Mid-life hypertension is a risk factor for cognitive decline. A 10 mm Hg rise in systolic pressure led to an intermediate cognitive decline in 7% of the cohort on follow-up.

For years, an appropriate emphasis has been placed on a cause-and-effect relationship between hypertension and strokes. At the 2013 American Society of Hypertension (ASH) annual meeting, a troubling CNS complication of untreated hypertension was discussed-dementia. 

The Honolulu-Asia Aging Study, brought to a close in 2012, looked at mid-life hypertension as a risk factor for cognitive decline. A 10 mm Hg rise in systolic pressure led to an intermediate cognitive decline in 7% of the cohort on follow-up. An additional 9% of the same group developed poor cognitive function compared with individuals without hypertension. If the systolic pressure exceeded 160 mm Hg, cognitive decline was 4.8 times more likely than in matched individuals with systolic pressures between 110 and 139 mm Hg.

My first response was that the CNS damage was correlated with development of vascular dementia. I was only partially correct.

Both vascular dementia and Alzheimer-type dementia increased later in midlife hypertensive individuals. Dr Fernando Testai of the University of Illinois Chicago looked at contributing factors.

Hypertension at midlife is associated with white matter damage. This is a pathologic process usually expected later in life. With hypertension, the seeds are planted much earlier. Plaque deposition, lacunar infarcts, and small bleeds are a consequence of hypertension. Hypertension can cause progressive atrophy of the neocortex, hippocampus, and amygdala without clinical evidence for a stroke. Hypertension also has more subtle effects demonstrated by basic science techniques. Elevated blood pressure injures the neurovascular units, thereby altering the blood-brain barrier. As a result, blood flow changes, amyloid deposition can increase, and later lead to dementia. In general, all of these factors contribute to more than one variety of dementia in hypertensive individuals.

If these data are not disturbing enough, diabetes makes the hypertensive injuries even worse.

Serum insulin, higher in people with type 2 diabetes mellitus (DM2) with insulin resistance, degrades choline acetyltransferase. DM2 adds oxidative stress, mitochondrial dysfunction, and amyloid and P-tau deposition to the pathologic injuries. Also, advanced glycation end products have receptors in the brain. They are a consequence of elevated sugars and reach a chemical point where they cannot be metabolized. Their presence is pro-inflammatory and can increase neurofibrillary tangles. Again, hypertension plus DM2 makes both kinds of dementia-vascular and Alzheimer type-more likely (that is where the tangles, amyloid, and tau proteins enter the picture).

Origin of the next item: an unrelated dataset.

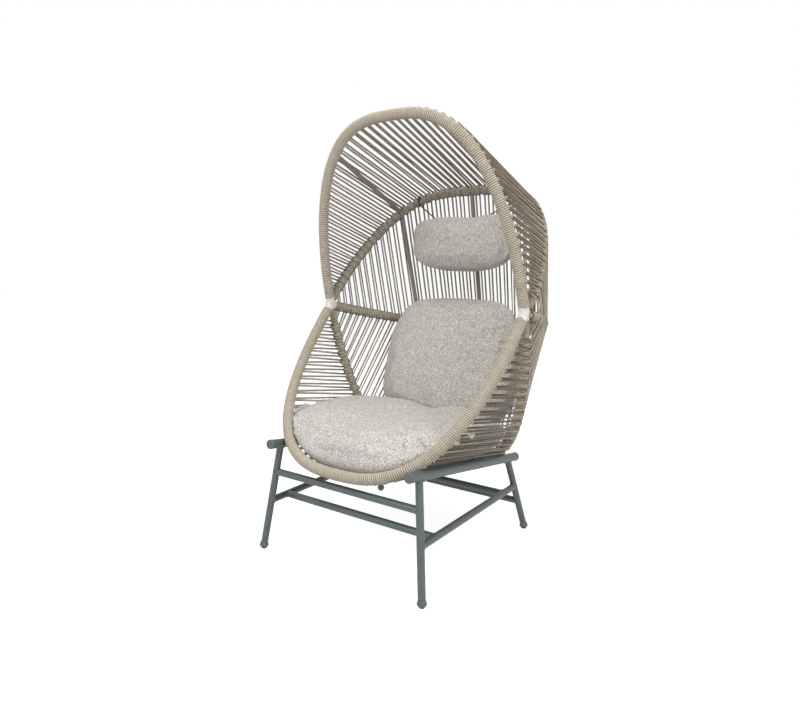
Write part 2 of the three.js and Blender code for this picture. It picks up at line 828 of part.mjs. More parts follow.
// Each cord is a loop that turns freely round the crown arch and a straight run down to the cushion
const headCushionAxis = vec(0, 0, 0);
const middleRib = ribs.find((rib) => rib.side === "middle");
const ribShare = (middleRib.from.z - headCushion.middleHeight) / (middleRib.from.z - middleRib.to.z);
const ribFace = along(middleRib.from, middleRib.to, ribShare).y - ribDiameter / 2;
const headReach = ribFace - headCushion.ribGap - headCushion.thickness * headCushion.backShare;
function addHeadCushion() {
  const hung = cushionInPlace({ ...headCushion, reach: headReach });
  const cushion = addPiece("head_cushion", solidFrom(hung), tweed);
  const slot = 1 - (strungMarginShare + tiePairShare * (1 - 2 * strungMarginShare));
  const slotReach = strandEnd(panels[0].strung, "crownArch", slot, "upperRim", slot).x;
  const arch = curves.crownArch;
  const aside = slotReach - arch.getPointAt(slot).x;
  const share = slot + aside / (arch.getTangentAt(slot).x * arch.getLength());
  const anchor = arch.getPointAt(share);
  const lean = arch.getTangentAt(share).angleTo(sideways);
  const slant = Math.min(lean, Math.PI - lean);
  const seat = wrapDiameter("crownArch") / Math.cos(slant) + tieDiameter * Math.tan(slant);
  const ringRadius = ((seat + tieDiameter) / 2 + clearance) / Math.cos(Math.PI / roundSides);
  const cushionTop = vec(
    (headCushion.width / 2) * tieSpreadShare,
    headReach,
    headCushion.middleHeight + headCushion.depth / 2 - overrun,
  );
  headCushionAxis.copy(anchor);
  for (const [side, place] of Object.entries(sides)) {
    const centre = place(anchor);
    const ring = new THREE.TorusGeometry(ringRadius, tieDiameter / 2, tieSides, roundSides)
      .rotateY(Math.PI / 2)
      .translate(centre.x, centre.y, centre.z);
    const target = place(cushionTop);
    const away = target.clone().sub(centre).setX(0).normalize();
    const run = rod(centre.clone().addScaledVector(away, ringRadius), target, tieDiameter, tieSides);
    const cord = run.subtract(swollen(cushion));
    addPiece("head_cushion_tie_" + side, solidFrom(ring).add(cord), cordFinish);
  }
}

addRails();
addLegs();
addStretchers();
addBolts();
addHubs();
addRibs();
addHoops();
addWraps();
addPanels();
addLooseCushions();
addHeadCushion();

// The origin is under the middle of the whole chair, on the floor
const box = new THREE.Box3().setFromObject(chair);
const middle = box.getCenter(vec(0, 0, 0));
chair.position.set(-middle.x, -middle.y, -box.min.z);

const part = new THREE.Group();
part.add(chair);
console.log("least gap between neighbouring strands: " + leastStrandGap.toFixed(2) + " mm");
headCushionAxis.add(chair.position);
const axisPlace = [headCushionAxis.y, headCushionAxis.z].map((value) => value.toFixed(2)).join(", ");
console.log("the head cushion swings about X through Y, Z: " + axisPlace + " mm");

export default part;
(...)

For years, medicine has focused on blood pressure as the culprit in cerebrovascular disease manifesting as strokes. We may have focused on the combination of blood pressure and strokes as an “older person’s” problem. What does this “hot off the press” data from ASH have to add?

The damage is occurring in typical middle-aged persons with hypertension who come to primary care offices every day.

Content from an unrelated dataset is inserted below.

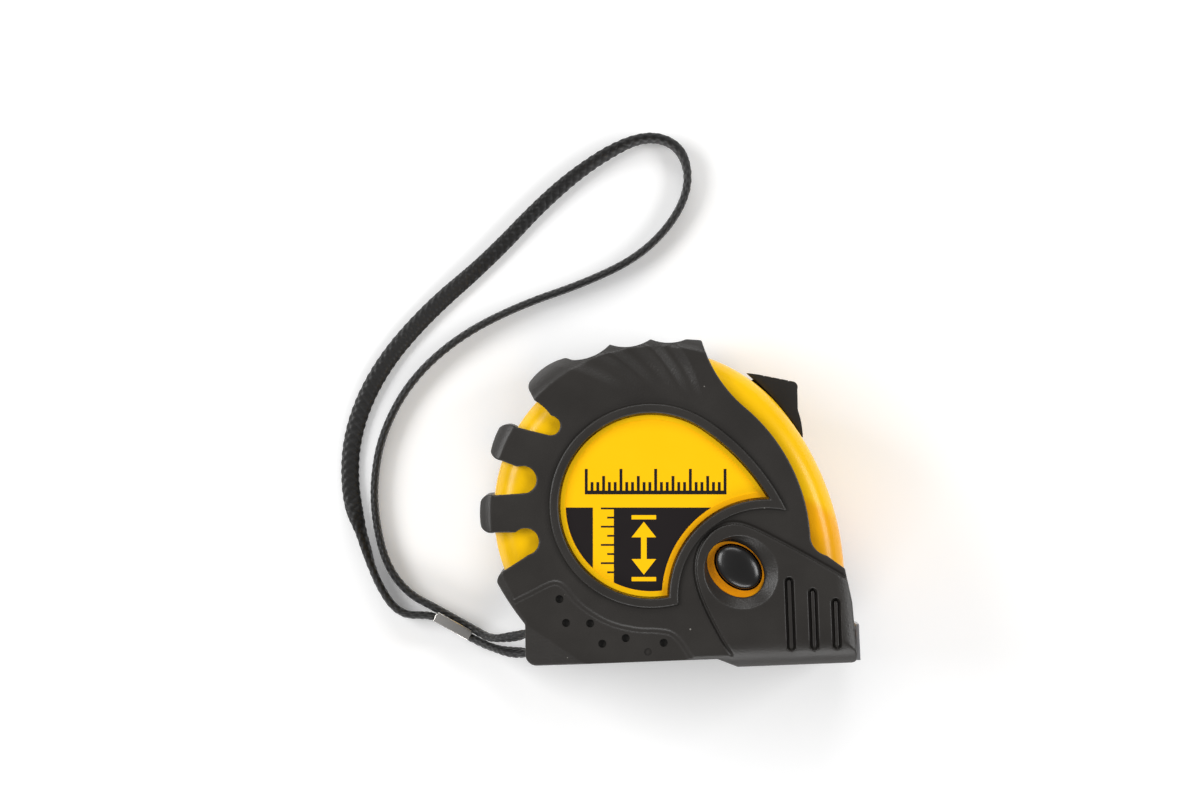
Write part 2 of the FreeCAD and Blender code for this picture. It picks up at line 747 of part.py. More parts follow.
# The braid starts and ends in the crimp, where its two cut ends meet. It runs to the pin in
# the heel of the case, back through the crimp and round the wrist loop, lying on the floor.
strap_route = [
    in_crimp(0.3, -track),
    in_crimp(5.4, -track),
    (-35.6, -29.6, 5.2),
    (-30.6, -30.6, 11.2),
    (-26.3, -30.75, pin_z),
    (-21.1, -30.75, pin_z),
    (-21.1, -25.85, pin_z),
    (-26.3, -25.85, pin_z),
    (-31.0, -27.2, 11.2),
    (-35.8, -27.6, 5.2),
    in_crimp(5.2, track),
    in_crimp(-5.4, track),
    (-53.6, -17.2, 2.1),
    (-58.0, -11.0, 2.05),
    (-60.0, -2.0, 2.0),
    (-60.2, 7.4, 2.0),
    (-57.9, 18.0, 2.0),
    (-51.4, 29.1, 2.0),
    (-40.8, 38.1, 2.0),
    (-27.4, 44.4, 2.0),
    (-12.4, 48.9, 2.0),
    (-0.4, 54.2, 2.0),
    (7.8, 62.2, 2.0),
    (11.2, 70.4, 2.0),
    (9.2, 78.0, 2.0),
    (1.8, 80.6, 2.0),
    (-8.4, 76.2, 1.8),
    (-19.8, 68.0, 1.4),
    (-33.2, 54.8, 1.0),
    (-47.2, 43.8, 1.0),
    (-58.2, 31.8, 1.0),
    (-64.6, 18.4, 1.0),
    (-65.6, 5.0, 1.1),
    (-62.8, -5.2, 1.5),
    (-60.6, -13.8, 1.9),
    (-56.0, -21.7, 2.2),
    in_crimp(-5.4, -track, 2.4),
    in_crimp(-3.6, -track),
    in_crimp(-0.1, -track),
]


def cord(route, diameter):
    """Straight runs joined by tangent arcs, each as large as its two runs allow."""
    points = [Vector(*point) for point in route]
    edges, radii = [], []
    here = points[0]
    for before, corner, after in zip(points, points[1:], points[2:]):
        back, ahead = (before - corner), (after - corner)
        shorter = min(back.Length, ahead.Length)
        back.normalize()
        ahead.normalize()
        turn = math.pi - back.getAngle(ahead)
        reach = 0.45 * shorter
        radius = reach / math.tan(turn / 2)
        first, last = corner + back * reach, corner + ahead * reach
        inward = (back + ahead).normalize()
        middle = corner + inward * (radius / math.cos(turn / 2) - radius)
        edges.append(Part.LineSegment(here, first).toShape())
        edges.append(Part.Arc(first, middle, last).toShape())
        radii.append(radius)
        here = last
    edges.append(Part.LineSegment(here, points[-1]).toShape())
    path = Part.Wire(edges)
    start = (points[1] - points[0]).normalize()
    section = Part.Wire([Part.makeCircle(diameter / 2, points[0], start)])
    tube = path.makePipeShell([section], True, False)
    ideal = math.pi * diameter ** 2 / 4 * path.Length
    print("strap length %.1f, volume %.1f, section times length %.1f" % (path.Length, tube.Volume, ideal))
    print("strap radii", [round(radius, 1) for radius in radii])
    return tube.Solids[0] if tube.Solids else Part.Solid(tube)


def strap_crimp():
    half_width, half_length = crimp_width / 2, crimp_length / 2
    sleeve = Part.makeBox(crimp_length, crimp_width, crimp_height, Vector(-half_length, -half_width, 0))
    sleeve = sleeve.makeFillet(0.9, [edge for edge in sleeve.Edges if edge.BoundBox.XLength > half_length])
    channel = Part.makeBox(crimp_length + 2, crimp_width - 2 * crimp_sheet, crimp_height - 2 * crimp_sheet,
                           Vector(-half_length - 1, -half_width + crimp_sheet, crimp_sheet))
    sleeve = sleeve.cut(channel)
    sleeve.rotate(Vector(0, 0, 0), Vector(0, 0, 1), crimp_turn)
    sleeve.translate(at(crimp_at))
    return solid_of(sleeve)


parts["strap_pin"] = disc(pin_at, pin_radius, pin_z - notch_width / 2 - 1.5, pin_z + notch_width / 2 + 1.8)
parts["wrist_strap"] = cord(strap_route, strap_diameter)
parts["strap_crimp"] = strap_crimp()


# ---- export -------------------------------------------------------------------------------
os.makedirs("parts", exist_ok=True)
for name, shape in parts.items():
    if not shape.isValid():
        raise ValueError(name + " is not valid")
    shape.exportStep("parts/%s.step" % name)
    print("%-22s solids %d volume %9.1f" % (name, len(shape.Solids), shape.Volume))
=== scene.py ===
import math

import bpy
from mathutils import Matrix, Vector


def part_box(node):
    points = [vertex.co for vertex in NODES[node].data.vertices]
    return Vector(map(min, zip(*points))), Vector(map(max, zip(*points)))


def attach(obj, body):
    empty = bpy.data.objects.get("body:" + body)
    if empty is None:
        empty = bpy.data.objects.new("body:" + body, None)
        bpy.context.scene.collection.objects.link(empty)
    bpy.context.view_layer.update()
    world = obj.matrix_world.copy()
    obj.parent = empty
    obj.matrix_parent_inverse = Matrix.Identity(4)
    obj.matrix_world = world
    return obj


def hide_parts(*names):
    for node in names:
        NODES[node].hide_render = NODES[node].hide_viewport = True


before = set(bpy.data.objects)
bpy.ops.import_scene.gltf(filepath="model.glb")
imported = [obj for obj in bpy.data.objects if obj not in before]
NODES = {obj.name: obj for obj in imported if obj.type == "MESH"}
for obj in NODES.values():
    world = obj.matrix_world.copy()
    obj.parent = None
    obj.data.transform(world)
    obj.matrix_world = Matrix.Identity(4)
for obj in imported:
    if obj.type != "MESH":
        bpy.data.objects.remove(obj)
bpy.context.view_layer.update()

# The looks of a pocket tape measure. Outlines are in millimetres, as on a drawing; MM turns them
# into the frame's metres. The tape lies on its back, with the label facing up.
MM = 0.001

# ---- levels and places, read from the frame ------------------------------------------------
grip_low, grip_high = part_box("front_rubber_grip")
label_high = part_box("front_label")[1]
FACE = grip_high.z / MM
MIDDLE = grip_low.z / MM
LABEL_TOP = label_high.z / MM
RUBBER_THICKNESS = 2.5
SHELL_FACE = FACE - RUBBER_THICKNESS
SHELL_CENTER = (0.7, -0.9)
SHELL_RADIUS = 34.5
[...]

Even minimal systolic hypertension in this group is setting the stage not only for vascular dementia later, but also for the rising tide of folks with Alzheimer-type dementia. If these individuals have concomitant DM2, the damage is accelerated.

If we did not have enough incentive before this to treat blood pressure effectively and earlier as well, this data should redirect our efforts even more intensely. The damage done to the brain today will haunt later years as dementia.